Ci sono titoli di album che sono semplicemente azzeccati, che vivono e respirano quelle melodie, quelle sensazioni, quelle realtà evanescenti quasi per osmosi, dalla copertina, al disco, al cuore caldo della musica. E "Fame" è uno di questi.
Fame è la necessità di assumere cibo.
E' la sensazione di vuoto, allo stomaco, in mezzo al petto, nella mente.
E' un desiderio intenso.
E' un bisogno.
E' tutto quello di cui i Nadàr Solo fanno poesia nel loro ultimo album, in modo così delicato e personale da essere commovente , dando voce a persone più che a personaggi, che gridano la loro fame di amare e la loro incapacità di essere amati ("Splendida Idea"), la loro malattia che consuma sé e gli altri ("Cara Madre", "Ricca Provincia") , il loro desiderio intenso di esistere e la paura di non esserne in grado ("Jack Lo Stupratore").

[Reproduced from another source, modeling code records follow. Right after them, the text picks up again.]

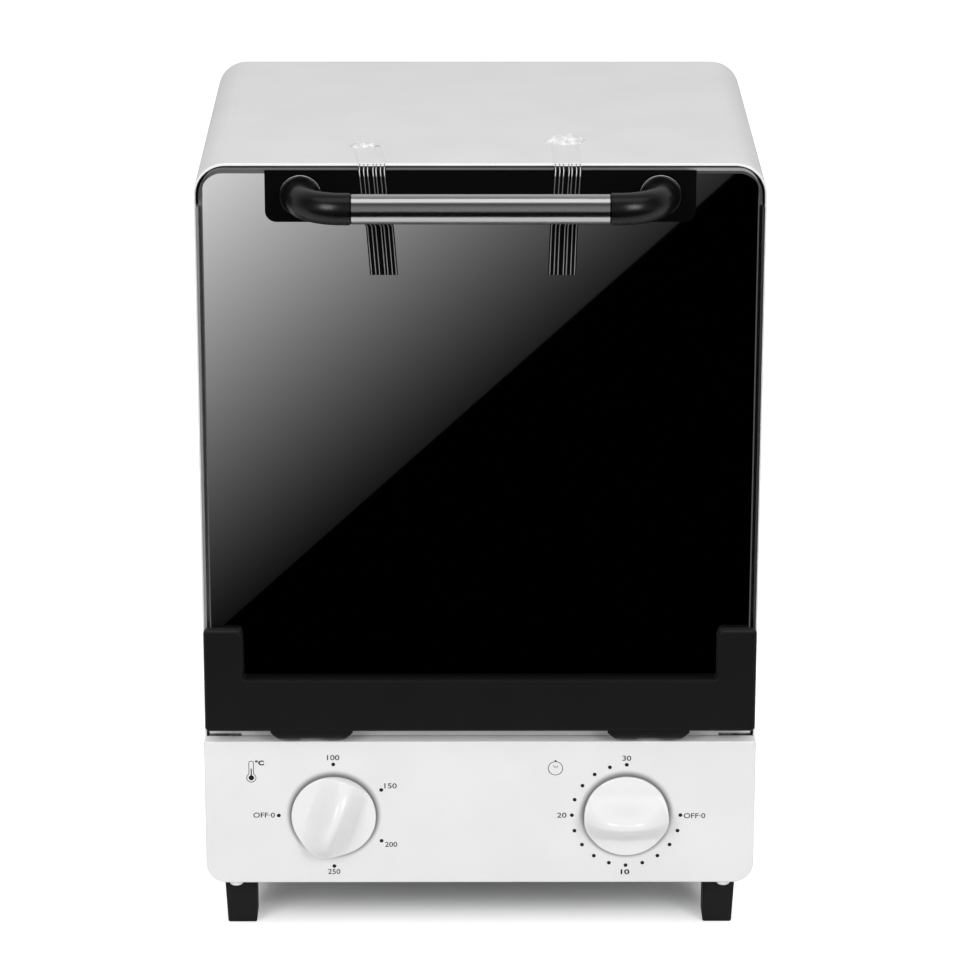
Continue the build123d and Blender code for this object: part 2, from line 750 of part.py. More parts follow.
tray = tray_body + extrude(Pos(0, 0, tray_rim_z) * tray_top, amount=tray_sheet) - tray_well
keep(Pos(0, tray_middle_y, 0) * tray, "instrument_tray")

# ---- Heaters: sheathed rods in ceramic bushes -----------------------------------
insulator_outer_x = wall_outer_x + insulator_flange


def heater(y, z):
    """A sheathed heating rod across the chamber, with a terminal pin at each end."""
    body = rod(heater_radius, (-heater_half_length, y, z), (1, 0, 0), 2 * heater_half_length)
    pin_half = heater_half_length + heater_pin_length
    return body + rod(heater_pin_radius, (-pin_half, y, z), (1, 0, 0), 2 * pin_half)


def insulator(side, y, z):
    """A ceramic bush: a spigot through the wall and a flange outside it."""
    inner_x = chamber_half_width - insulator_inner
    bush_part = rod(insulator_radius, (inner_x, y, z), (1, 0, 0), insulator_outer_x - inner_x)
    bush_part += rod(insulator_flange_radius, (wall_outer_x, y, z), (1, 0, 0), insulator_flange)
    bush_part -= rod(heater_radius + insulator_bore_gap, (0, y, z), (1, 0, 0), half_width)
    return bush_part if side > 0 else mirror(bush_part, Plane.YZ)


for node, level in (("lower_heaters", lower_heater_z), ("upper_heaters", upper_heater_z)):
    keep_group([heater(y, level) for y in (heater_front_y, heater_rear_y)], node)
insulators = [insulator(side, y, z) for side in (-1, 1) for y, z in heater_spots]
keep_group(insulators, "heater_insulators")

# ---- Door glass, gasket and inner frame -----------------------------------------
glass_outline = upright(glass_width / 2, glass_bottom_z, glass_top_z, glass_bottom_radius, glass_top_radius)
glass = prism(glass_outline, glass_front_y, glass_back_y)
glass = chamfer(glass.edges().filter_by_position(Axis.Y, glass_front_y - 0.01, glass_front_y + 0.01),
                glass_polish)
for side in (-1, 1):
    glass -= drill(handle_screw_radius + screw_clearance, (side * handle_post_x, glass_front_y, handle_z),
                 (0, 1, 0), glass_thickness)
keep(glass, "door_glass")

door_window = upright(door_window_half_width, door_window_low_z, door_window_high_z,
                      door_window_radius, door_window_radius)


def window_ring(margin_in, margin_out, front, back):
    """A band that follows the door window, between two margins outside it."""
    rings = [
        upright(door_window_half_width + margin, door_window_low_z - margin, door_window_high_z + margin,
                door_window_radius + margin, door_window_radius + margin)
        for margin in (margin_in, margin_out)
    ]
    return prism(rings[1] - rings[0], front, back)


keep(window_ring(gasket_inset, gasket_inset + gasket_width, glass_back_y, door_frame_front_y), "glass_gasket")

door_frame = slab((-door_frame_half_width, door_frame_half_width), (door_frame_front_y, door_back_y),
                  (door_frame_bottom_z, door_frame_top_z))
door_frame -= prism(door_window, door_frame_front_y, door_back_y)
door_frame += across((door_frame_half_width - door_frame_side_sheet, door_frame_half_width),
                     (door_frame_front_y - door_frame_side_reach, door_back_y),
                     (bottom_cover_low_z + bottom_cover_wall, door_frame_top_z))
door_frame += across((door_frame_half_width - door_frame_tab_width, door_frame_half_width),
                     (door_frame_front_y, door_back_y),
                     (door_frame_bottom_z - door_frame_tab_drop, door_frame_bottom_z))
door_frame -= across((hinge_x - tongue_half - 3 * hinge_notch_gap, hinge_x + tongue_half + 3 * hinge_notch_gap),
                     (door_frame_front_y, door_back_y), (door_frame_bottom_z, hinge_z + tongue_slot))
door_frame -= across((stay_x - stay_slot_half, stay_x + stay_slot_half), (door_frame_front_y, door_back_y),
                     (stay_slot_low, stay_slot_high))
keep(door_frame, "door_inner_frame")

# ---- Door bottom cover: the black rail with two ears and the hinge knuckles -----
cover_band = Pos(0, (bottom_cover_low_z + bottom_cover_band_z) / 2) * Rectangle(
    2 * bottom_cover_half_width, bottom_cover_band_z - bottom_cover_low_z)
ear_inner_x = bottom_cover_half_width - bottom_cover_ear_width
for side in (-1, 1):
    ear_middle_x = side * (bottom_cover_half_width + ear_inner_x) / 2
    ear_middle_z = (bottom_cover_low_z + bottom_cover_ear_z) / 2
    cover_band += Pos(ear_middle_x, ear_middle_z) * Rectangle(
        bottom_cover_ear_width, bottom_cover_ear_z - bottom_cover_low_z)
ear_tops = cover_band.vertices().group_by(Axis.Y)[-1].sort_by(Axis.X)
cover_band = fillet([ear_tops[1], ear_tops[2]], bottom_cover_ear_radius)
outer_tops = cover_band.vertices().group_by(Axis.Y)[-1].sort_by(Axis.X)
cover_band = fillet([outer_tops[0], outer_tops[-1]], bottom_cover_corner)
cover_band = fillet(cover_band.vertices().group_by(Axis.Y)[0], bottom_cover_corner)
inside_corners = cover_band.vertices().filter_by_position(
    Axis.Y, bottom_cover_band_z - 0.01, bottom_cover_band_z + 0.01)
cover_band = fillet(inside_corners, bottom_cover_inside_radius)
bottom_cover = prism(cover_band, bottom_cover_front_y, glass_front_y)
front_edges = bottom_cover.edges().filter_by_position(
    Axis.Y, bottom_cover_front_y - 0.01, bottom_cover_front_y + 0.01)
bottom_cover = fillet(front_edges, bottom_cover_edge)
ledge_top_z = glass_bottom_z - bottom_cover_gap
bottom_cover += slab((-bottom_cover_half_width + bottom_cover_corner, bottom_cover_half_width - bottom_cover_corner),
                     (glass_front_y, door_frame_front_y - bottom_cover_gap), (bottom_cover_low_z, ledge_top_z))
bottom_cover -= slab((-ear_inner_x, ear_inner_x),
                     (bottom_cover_front_y + bottom_cover_wall, glass_front_y),
                     (ledge_top_z, bottom_cover_band_z - bottom_cover_wall))


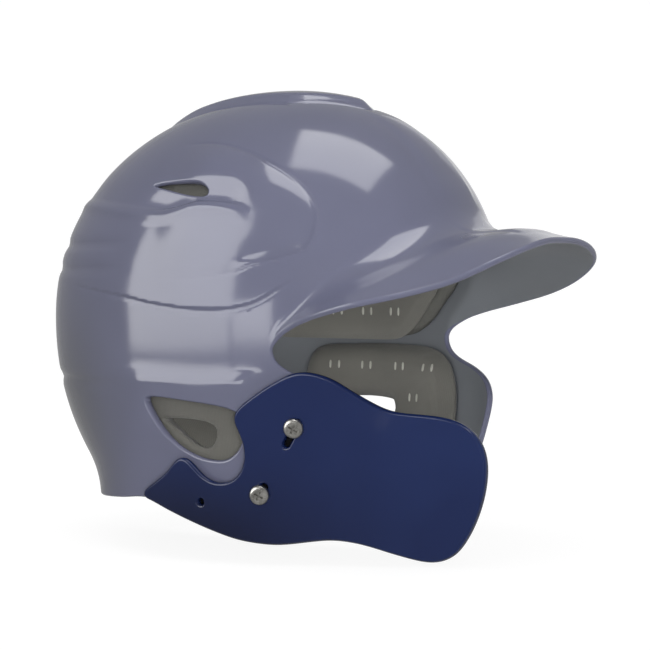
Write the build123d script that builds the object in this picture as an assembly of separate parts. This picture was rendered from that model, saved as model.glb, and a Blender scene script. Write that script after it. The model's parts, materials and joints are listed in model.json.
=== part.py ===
from build123d import *
import os
import numpy as np

# Batting helmet with a bolt-on jaw guard.
# Frame: +X forward (brim), +Y the wearer's left, +Z up, level as worn.
# Origin: centre of the head cavity, on the mid-plane, at the shell's widest level.
# Units: millimetres.

# ---------------------------------------------------------------- driving dimensions
HALF_LEN_FRONT = 120.5    # shell centre to forehead, outside
HALF_LEN_REAR = 124.5     # shell centre to back of head, outside
HALF_WIDTH = 100.0        # shell half width, outside
CROWN_HEIGHT = 115.5      # equator to crown, before the raised panel
PLAN_EXP = 2.15           # roundness of the plan section
UP_EXP = 2.12             # roundness of the side section
CROWN_SHIFT = 9.0         # crown sits this far forward of the shell centre
SHELL_T = 3.2             # moulded shell wall
BRIM_T = 2.8              # brim wall
BRIM_TIP_X = 163.2        # front of the brim on the mid-plane
BRIM_HALF_W = 96.3        # widest half width of the brim
GUARD_T = 3.8             # jaw guard wall
GUARD_GAP = 1.2           # shell to guard
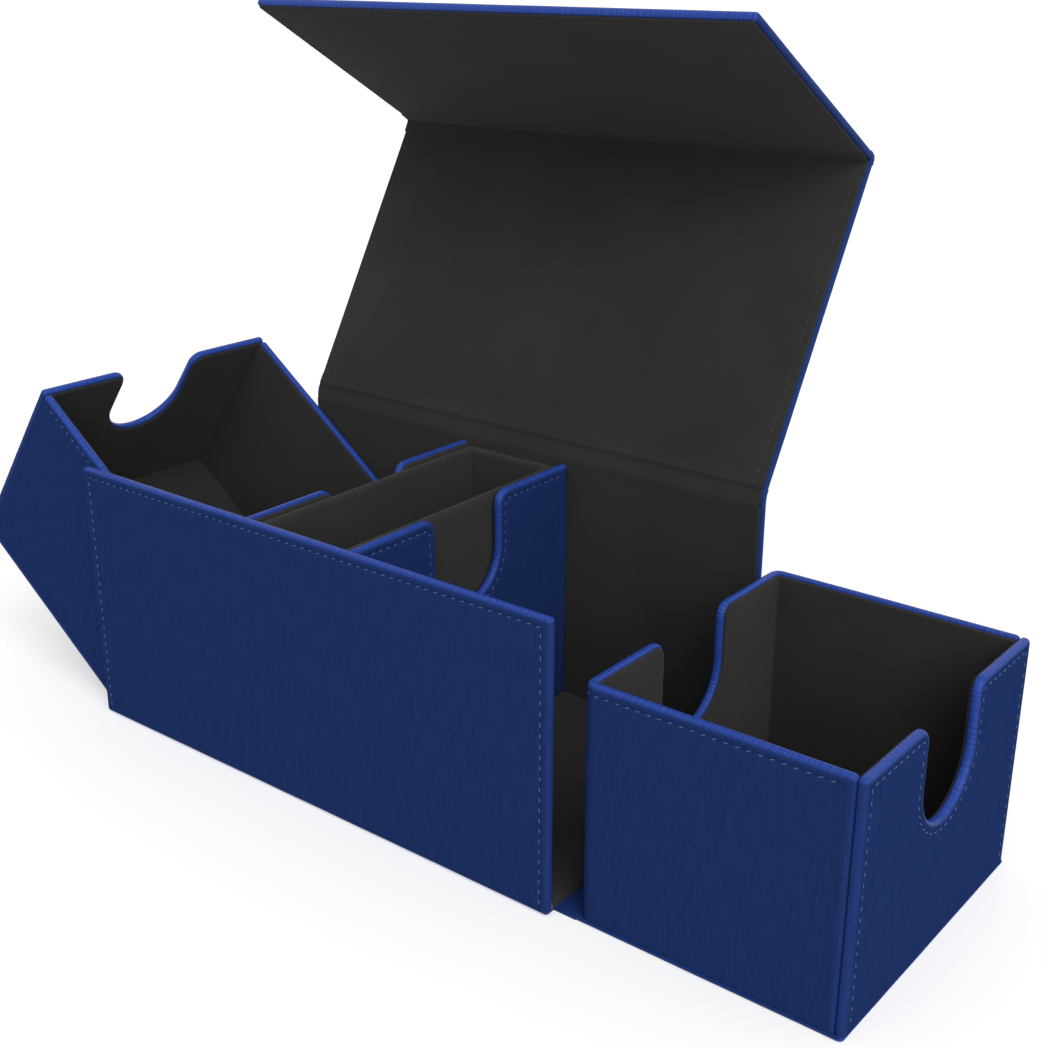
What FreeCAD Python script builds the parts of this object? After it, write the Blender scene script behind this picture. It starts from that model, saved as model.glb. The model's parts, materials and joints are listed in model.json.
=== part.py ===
import FreeCAD, Part
import math
import os

from FreeCAD import Vector

# A playing card box of leatherette over rigid board, in millimetres. The case is a floor with a
# front and a back wall and two fixed partitions, and it is open at both ends. A tray folds out of
# each end on a leatherette hinge at the floor. The lid folds on the back wall and a flap folds on
# the lid. X runs along the box, Y from front to back, Z up; the origin is under the middle.

# Layers of every wall, from the outside in
cover = 0.8
board = 2.0
lining = 0.8

# Case, standing shut
case_length = 200.0
case_depth = 113.0
case_height = 92.4

# Turned edges: the leatherette rolls over a board's edge and the lining stops short of it
roll = 1.4
panel_corner = 1.5
lining_margin = 1.0

# Thumb notches in the trays and partitions
notch_width = 31.0
notch_depth = 34.0
notch_lip = 5.0

# Accessory tray that lifts out from between the partitions
accessory_width = 40.0
accessory_corner = 2.0
accessory_side_gap = 0.4
accessory_end_gap = 0.6
accessory_seat_gap = 0.3
accessory_drop = 2.9
partition_drop = 1.4

# Fold-out trays: gaps to the case when a tray is folded in
tray_side_gap = 1.65
tray_rim_gap = 1.4
tray_top_gap = 1.8
tray_floor_gap = 4.0
tray_corner = 4.0
base_margin = 0.9
base_corner = 2.0
end_margin = 0.35
seam_gap = 1.8
hinge_gap = 0.1
left_tray_tilt = 36.8

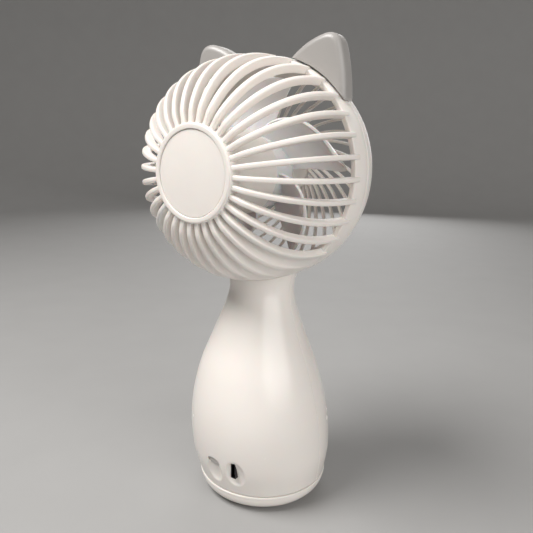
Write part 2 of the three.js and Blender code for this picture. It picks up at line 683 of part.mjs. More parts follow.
function controls() {
  const plunger = rodZ(1.4, -7.2, BUTTON_STEM - GAP, 16);
  keep('power_button', placeAtButton(powerButton()), 'greyPlastic');
  keep('switch_plunger', placeAtButton(plunger), 'darkPlastic');
  keep('switch_body', placeAtButton(switchBody()), 'darkPlastic');
  keep('switch_board', placeAtButton(switchBoard()), 'board');
}

// ---------- charging ----------
function chargeBoard() {
  const board = box(-13, 8, CHARGE_BOARD_Y, CHARGE_BOARD_Y + BOARD_THICK, 12.5, 30.5);
  return cut(board, ...rodsAt(CHARGE_STAKES, PIN_RADIUS + GAP, CHARGE_BOARD_Y - 1, CHARGE_BOARD_Y + 3));
}

function usbPort() {
  const { halfWidth, halfHeight } = PORT;
  const wall = 0.3;
  const back = CHARGE_BOARD_Y + BOARD_THICK + GAP;
  const mouth = back + 7;
  const can = box(-halfWidth, halfWidth, back, mouth, -halfHeight, halfHeight);
  const [roomX, roomZ] = [halfWidth - wall, halfHeight - wall];
  return cut(can, box(-roomX, roomX, back + 2 * wall, mouth + 1, -roomZ, roomZ));
}

function charging() {
  const tongue = box(-0.35, 0.35, 26.6, 31.2, -2.7, 2.7);
  const led = box(-1.4, 1.4, 25.5, 26.7, -0.8, 0.8);
  const lens = oval(LENS.halfWidth, LENS.halfHeight, 27.1, 33);
  keep('charge_board', chargeBoard(), 'board');
  keep('usb_port', usbPort().translate(PORT.x, 0, PORT.z), 'steel');
  keep('usb_tongue', tongue.translate(PORT.x, 0, PORT.z), 'darkPlastic');
  keep('indicator_led', led.translate(LENS.x, 0, LENS.z), 'led');
  keep('indicator_lens', lens.translate(LENS.x, 0, LENS.z), 'lens');
}

// ---------- battery, drawn about the middle of the cell's lower end ----------
function batteryCradle() {
  const inner = CELL_RADIUS + GAP;
  const outer = inner + CRADLE_WALL;
  const [low, high] = [-CRADLE_END, CELL_LENGTH + CRADLE_END];
  const [bottom, top] = [low - CRADLE_WALL, high + CRADLE_WALL];
  const tube = rodZ(outer, bottom, top, 32);
  const room = rodZ(inner, low, high, 32);
  const opening = box(-outer, outer, 2, outer + 1, bottom - 1, top + 1);
  const tabSlots = [[bottom - 1, low + 0.1], [high - 0.1, top + 1]].map(([from, to]) =>
    box(-2.6, 2.6, -3, outer, from, to));
  return cut(tube, room, opening, ...tabSlots);
}

const batteryTab = (z) => box(-2.2, 2.2, -2.6, CELL_RADIUS + 2.6, z, z + 0.3);

function battery() {
  const pieces = [
    ['battery_cell', rodZ(CELL_RADIUS, 0, CELL_LENGTH, 36), 'cellWrap'],
    ['battery_cradle', batteryCradle(), 'cradle'],
    ['battery_tab_positive', batteryTab(CELL_LENGTH + GAP), 'steel'],
    ['battery_tab_negative', batteryTab(-CRADLE_END), 'steel'],
  ];
  pieces.forEach(([name, geometry, look]) => keep(name, geometry.translate(...CELL_AT), look));
}

// ---------- leads ----------
// out of the motor housing, down inside the dome, through the neck and on to the switch board
function motorLeadPath(side) {
  const housing = [[4.5, 42.8, 4.2], [2.2, 42.8, 10]];
  const dome = [[41.6, 15.6], [39.8, 20], [36, 28], [27, 36], [16, 39.2], [10.4, 41], [LEAD_HOLE.y, 45]];
  const handle = [[1.4, 9.2, 51], [2.5, 6, 61.4], [3, -2, 70.4], [3, -7.2, 76.9]];
  const domeX = LEAD_HOLE.x + side * (LEAD_RADIUS + 0.45);
  return [
    ...housing.map(([x, y, below]) => [side * x, y, HEAD_Z - below]),
    ...dome.map(([y, below]) => [domeX, y, HEAD_Z - below]),
    ...handle.map(([x, y, below]) => [side * x, y, HEAD_Z - below]),
  ];
}

// from the free end of a battery tab to the charging board
function batteryLeadPath(side) {
  const tabEnd = CELL_AT.y + CELL_RADIUS + 3.6;
  const cellTop = CELL_AT.z + CELL_LENGTH;
  const boardY = CHARGE_BOARD_Y - 0.9;
  return side > 0
    ? [[CELL_AT.x, tabEnd, cellTop + 0.4], [3, 14.6, 62], [1.5, 15.4, 48], [-1, 19.5, 32], [-1, boardY, 27]]
    : [[CELL_AT.x, tabEnd, CELL_AT.z - 0.5], [1, 15, 18.2], [-5, 19.5, 17.8], [-5, boardY, 18.6]];
}

function leads() {
  for (const [name, side] of [['red', 1], ['black', -1]]) {
    keep(`motor_lead_${name}`, roundWire(motorLeadPath(side), LEAD_RADIUS, 22), `${name}Cover`);
    keep(`battery_lead_${name}`, roundWire(batteryLeadPath(side), LEAD_RADIUS, 14), `${name}Cover`);
  }
}

// ---------- base ----------
function baseCap() {
  const floor = FOOT_THICK + GAP;
  const top = SEAM_Z - GAP;
  const shoulder = top - 1.2; // the quarter-ellipse side ends here
  const [lipOuter, lipInner] = [27.5, 26];
  const side = repeat(6, (i) => {
    const a = (i / 5) * (Math.PI / 2);
    return [
      BASE_RADIUS - BASE_CORNER * (1 - Math.sin(a)),
      BASE_BOTTOM_Z + (shoulder - BASE_BOTTOM_Z) * (1 - Math.cos(a)),
    ];
  });
  const cup = turnZ([
    [0, floor], [FOOT_RADIUS + GAP, floor], [FOOT_RADIUS + GAP, BASE_BOTTOM_Z], ...side,
    [BASE_RADIUS - 0.1, top - 0.3], [BASE_RADIUS - 0.4, top], [lipOuter, top], [lipOuter, top + 3.3],
    [lipInner, top + 3.3], [lipInner, floor + 3.6], [21.5, floor + 2], [0, floor + 2],
  ], 40);
  const cradleBottom = CELL_AT.z - CRADLE_END - CRADLE_WALL;
  const pedestal = rodZ(4, floor + 1, cradleBottom - GAP, 24).translate(CELL_AT.x, CELL_AT.y, 0);
  const atScrews = (...rod) => BASE_SCREWS.map(([x, y]) => rodZ(...rod).translate(x, y, 0));
  const seats = atScrews(3.8, floor + 1, SEAM_Z - 1 - GAP, 20);
  const screwHoles = [...atScrews(SCREW_BORE, 0, 12), ...atScrews(2.4, 0, floor + 2.2, 16)];
  const tabGap = box(-4, 4, -1, 5, cradleBottom - 2, cradleBottom + 2).translate(CELL_AT.x, CELL_AT.y, 0);
  return cut(unite(cup, pedestal, ...seats), ...screwHoles, tabGap);
}

function footPad() {
  const edge = 0.4;
  return turnZ([
    [0, 0], [FOOT_RADIUS - edge, 0], [FOOT_RADIUS, edge], [FOOT_RADIUS, FOOT_THICK], [0, FOOT_THICK],
  ]);
}

function baseScrews() {
  BASE_SCREWS.forEach(([x, y], i) => {
    const g = screw(2.1, 1.3, 10).rotateX(-Math.PI / 2).translate(x, y, FOOT_THICK + 2.4);
    keep(`base_screw_${i + 1}`, g, 'steel');
  });
}

// ---------- the fan ----------
keepOnHead('rear_grille', rearGrille(), 'whitePlastic');
keepOnHead('rear_cap', rearCap(), 'whitePlastic');
keepOnHead('front_grille', frontGrille(), 'whitePlastic');
keepOnHead('front_badge', frontBadge(), 'greyPlastic');
keepOnHead('ear_left', ear(1), 'greyPlastic');
keepOnHead('ear_right', ear(-1), 'greyPlastic');
keepOnHead('motor_housing', motorHousing(), 'whitePlastic');
motorParts();
headScrews();
keepOnHead('impeller', impeller(), 'blade');

keep('handle_front_shell', handleFrontShell(), 'whitePlastic');
keep('handle_rear_shell', handleRearShell(), 'whitePlastic');
controls();
charging();
battery();
leads();

keep('base_cap', baseCap(), 'whitePlastic');
baseScrews();
keep('foot_pad', footPad(), 'rubber');

export default fan;
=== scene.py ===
import json
import math

import bmesh
import bpy
import numpy as np
from mathutils import Matrix, Vector


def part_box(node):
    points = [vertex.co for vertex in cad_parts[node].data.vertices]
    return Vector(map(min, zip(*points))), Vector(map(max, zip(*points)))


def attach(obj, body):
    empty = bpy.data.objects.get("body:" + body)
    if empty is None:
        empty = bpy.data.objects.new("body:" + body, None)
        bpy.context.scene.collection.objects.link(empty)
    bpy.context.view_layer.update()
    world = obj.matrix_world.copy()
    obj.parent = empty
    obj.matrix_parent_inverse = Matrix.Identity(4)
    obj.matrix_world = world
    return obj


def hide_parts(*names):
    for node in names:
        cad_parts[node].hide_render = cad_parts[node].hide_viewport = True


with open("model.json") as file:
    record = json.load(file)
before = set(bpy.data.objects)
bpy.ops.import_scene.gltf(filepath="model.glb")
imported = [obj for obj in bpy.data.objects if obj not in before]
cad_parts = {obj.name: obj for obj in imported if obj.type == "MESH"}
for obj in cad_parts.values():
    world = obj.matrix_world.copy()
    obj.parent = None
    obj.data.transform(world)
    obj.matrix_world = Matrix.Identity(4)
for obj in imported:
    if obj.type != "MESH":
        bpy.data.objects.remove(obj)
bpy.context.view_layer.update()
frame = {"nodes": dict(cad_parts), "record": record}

MM = 0.001
TURN = 2 * math.pi


# ---------- sizes read from the frame, in millimetres ----------
def span(node):
    """Lowest and highest corner of a node."""
    low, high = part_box(node)
    return low / MM, high / MM


def middle(node):
    low, high = span(node)
    return (low + high) / 2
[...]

E lo fanno con estrema semplicità: con un disco che sembra quasi un live, senza fronzoli e senza costruzioni complicate in cui perdersi, ma arrivano dritti proprio lì, colpendo l'unico lembo di pelle scoperta e vulnerabile. Suoni essenziali, un po' dolci, un po' amari, un po' ipnotici che fanno da sfondo ad una voce indefinibile, cullata dalla forza delle chitarre e della potenza di testi che parlano di tutto quello di cui non si scrive mai abbastanza. O forse troppo.
E mi rendo conto che "Io non volevo dire tutte queste cose" : non volevo perché, in fondo, non serviva. "Fame" è un album semplicissimo, nella sua accezione più positiva. Si fa capire come gli istinti più profondi, come lo stomaco che brontola e sai di avere fame. E' la prova che il terzetto torinese è diventato "grande", con la consapevolezza matura che filtra in ogni arrangiamento e parola e che è pronto a costruire un sentiero che forse può sfociare in una strada di città e poi in un'autostrada che porta lontano.
Quindi : "Si fa in fretta ad etichettare molto prima che a capire".
Il vostro disco invece, cari Nadar Solo, viene compreso prima che giudicato, perché non serve, perché arriva subito. Come la fame di essere vivo.